[INSTRUCTION] Set down the listing below verbatim, but only from its first line through the line containing "round a filling.".

○ ○ ○

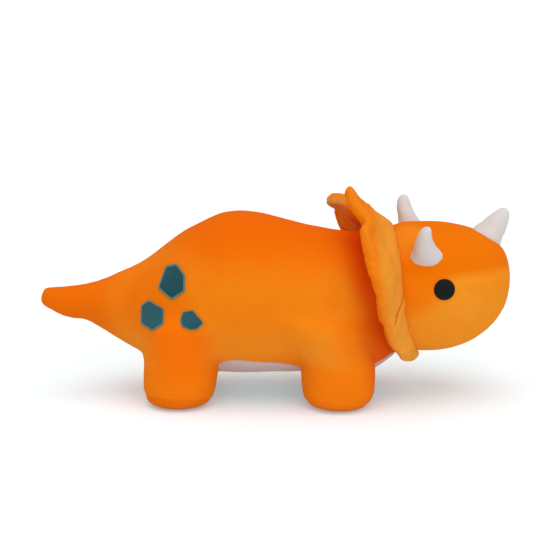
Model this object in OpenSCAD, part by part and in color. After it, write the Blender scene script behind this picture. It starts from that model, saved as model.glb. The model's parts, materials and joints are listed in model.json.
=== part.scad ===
// Stuffed three-horned dinosaur that stands on four round feet.
// It faces +X, +Z is up and +Y is its left side. The origin lies on the floor
// under the middle of the toy. Fabric panels are thin shells round a filling.

/* [Toy] */
// Length from the tip of the tail to the front of the nose horn
toy_len = 400; // [340:10:480]
// Thickness of the plush fabric with its pile
fabric_t = 2; // [1.5:0.1:2.4]
// Turn of the head to the toy's left at rest, in degrees
head_turn = 4; // [-4:1:4]

/* [Legs] */
// Radius of each leg at its widest
leg_r = 30; // [27:1:31]
// Radius of each round sole
sole_r = 22; // [18:1:24]
// Distance between the centres of the front feet
front_track = 72; // [68:1:74]
// Distance between the centres of the rear feet
rear_track = 66; // [64:1:70]

/* [Head] */
// Diameter of each embroidered eye
eye_d = 17.5; // [12:0.5:20]
// Diameter of each horn at its base
horn_base_d = 26; // [20:1:28]
// Length of each brow horn
brow_horn_len = 40; // [30:1:46]
// Length of the nose horn
nose_horn_len = 31; // [24:1:36]
// Radius of each horn's blunt tip
horn_tip_r = 4; // [3.5:0.5:5]

/* [Frill] */
// Depth of the dip between the frill's two top points
frill_dip = 25; // [12:1:28]
// Thickness of the padding at the middle of the frill
frill_pad_t = 7; // [5:0.5:8]

/* [Hidden] */
$fn = 48;

ORANGE = [0.92, 0.42, 0.03];
CREAM = [0.93, 0.86, 0.82];
WHITE = [0.93, 0.92, 0.91];
TEAL = [0.10, 0.33, 0.36];
BLACK = [0.05, 0.05, 0.05];
FIBRE = [0.95, 0.95, 0.93];

// One unit is a millimetre on a toy 400 mm long, and every length grows with toy_len.
u = toy_len / 400;
// Gap between a panel and the filling behind it
play = 1;
skin = fabric_t + play;

// Stations along the tail and body: [x, centre height, half height, half width]
BODY = [
    [-200, 86, 5, 5], [-196, 85.5, 8, 7.5], [-184, 84, 11.5, 11],
    [-165, 83.5, 15, 14], [-142, 82.3, 24, 22], [-116, 81, 37.5, 34],
    [-84, 83, 57, 50], [-58, 88, 66, 58], [-27, 91.5, 69, 61],
    [10, 89.5, 66, 60], [45, 86, 62, 56], [84, 83, 56, 45]
];
// Stations along the head: [x, centre height, half height, half width]
HEAD = [
    [105, 95, 46, 43], [114, 96, 54, 50], [132, 96.5, 55, 53],
    [152, 97.3, 52.5, 51], [168, 99, 47, 46], [180, 101, 40, 39],
    [190, 102.5, 29, 28], [195.5, 103, 18, 17], [198.5, 103, 5, 5]
];

body_front = 84;
body_rear = -108;
tail_front = -126;
tail_tip = -200;
head_rear = 105;
head_front = 198.5;

// The neck and the tail bend about the centres of two round ends of filling.
neck_pivot = [94, 0, 90];
neck_ball_r = 38;
tail_pivot = [-122, 0, 79];
tail_ball_r = 26;
ball_gap = 1;

// The right half of the frill's rim, from the top to the bottom: its x, its distance
// from the middle, its height, and the angle from the top where it meets the head
frill_top = 187;
RIM = [
    [77, 0, frill_top - frill_dip, 0], [66, 13, frill_top - frill_dip / 2, 12],
    [56, 27, frill_top, 23], [63, 44, 174, 38], [71, 61, 153, 56], [73, 73, 134, 73],
    [76, 76, 111, 90], [83, 72, 86, 108], [92, 63, 66, 126],
    [100, 49, 48, 145], [107, 30, 35, 163], [110, 0, 33, 180]
];
// The left half is the same but for its top point, which flops back and down.
flop = 16;
LEFT_RIM = [
    for (i = [0 : len(RIM) - 1])
        i == 1 ? RIM[i] + [-4, 1, -flop / 2, 0]
        : i == 2 ? RIM[i] + [-5, 1, -flop, 0]
        : i == 3 ? RIM[i] + [-3, 1, -flop / 2, 0]
        : RIM[i]
];

// The belly panel runs from this angle below the side of the body to its mirror image.
belly_seam = -47;

front_leg_x = 53;
rear_leg_x = -80;

// ---- curves through stations ----

function span(tab, x, i = 0) = i < len(tab) - 2 && x > tab[i + 1][0] ? span(tab, x, i + 1) : i;

function slope(tab, i, c) =
    let (a = max(i - 1, 0), b = min(i + 1, len(tab) - 1))
    (tab[b][c] - tab[a][c]) / (tab[b][0] - tab[a][0]);

// Column c of a table at x, on a smooth cubic through its stations
function curve(tab, x, c) =
    let (
        i = span(tab, x),
        d = tab[i + 1][0] - tab[i][0],
        t = min(max((x - tab[i][0]) / d, 0), 1)
    )
    (2 * t ^ 3 - 3 * t ^ 2 + 1) * tab[i][c] + (t ^ 3 - 2 * t ^ 2 + t) * d * slope(tab, i, c)
    + (3 * t ^ 2 - 2 * t ^ 3) * tab[i + 1][c] + (t ^ 3 - t ^ 2) * d * slope(tab, i + 1, c);

// A point of a body whose stations are in tab. Angle 0 is its right side and 90 its top.
function section_point(tab, x, angle, depth = 0) = [
    x * u,
    -(curve(tab, x, 3) * u - depth) * cos(angle),
    curve(tab, x, 1) * u + (curve(tab, x, 2) * u - depth) * sin(angle)
];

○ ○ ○

[PROBLEM SOLUTION]
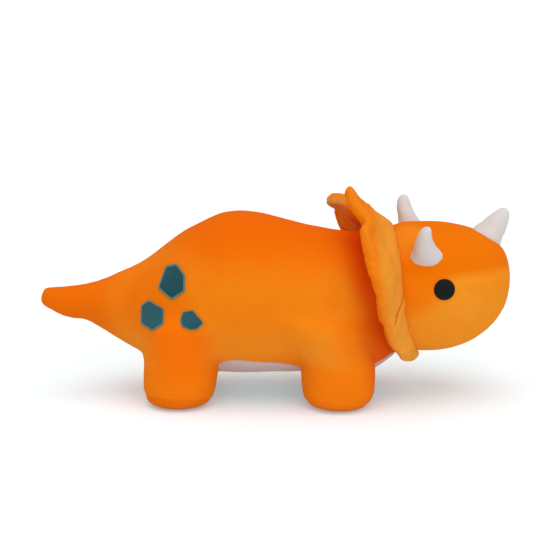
Model this object in OpenSCAD, part by part and in color. After it, write the Blender scene script behind this picture. It starts from that model, saved as model.glb. The model's parts, materials and joints are listed in model.json.
=== part.scad ===
// Stuffed three-horned dinosaur that stands on four round feet.
// It faces +X, +Z is up and +Y is its left side. The origin lies on the floor
// under the middle of the toy. Fabric panels are thin shells round a filling.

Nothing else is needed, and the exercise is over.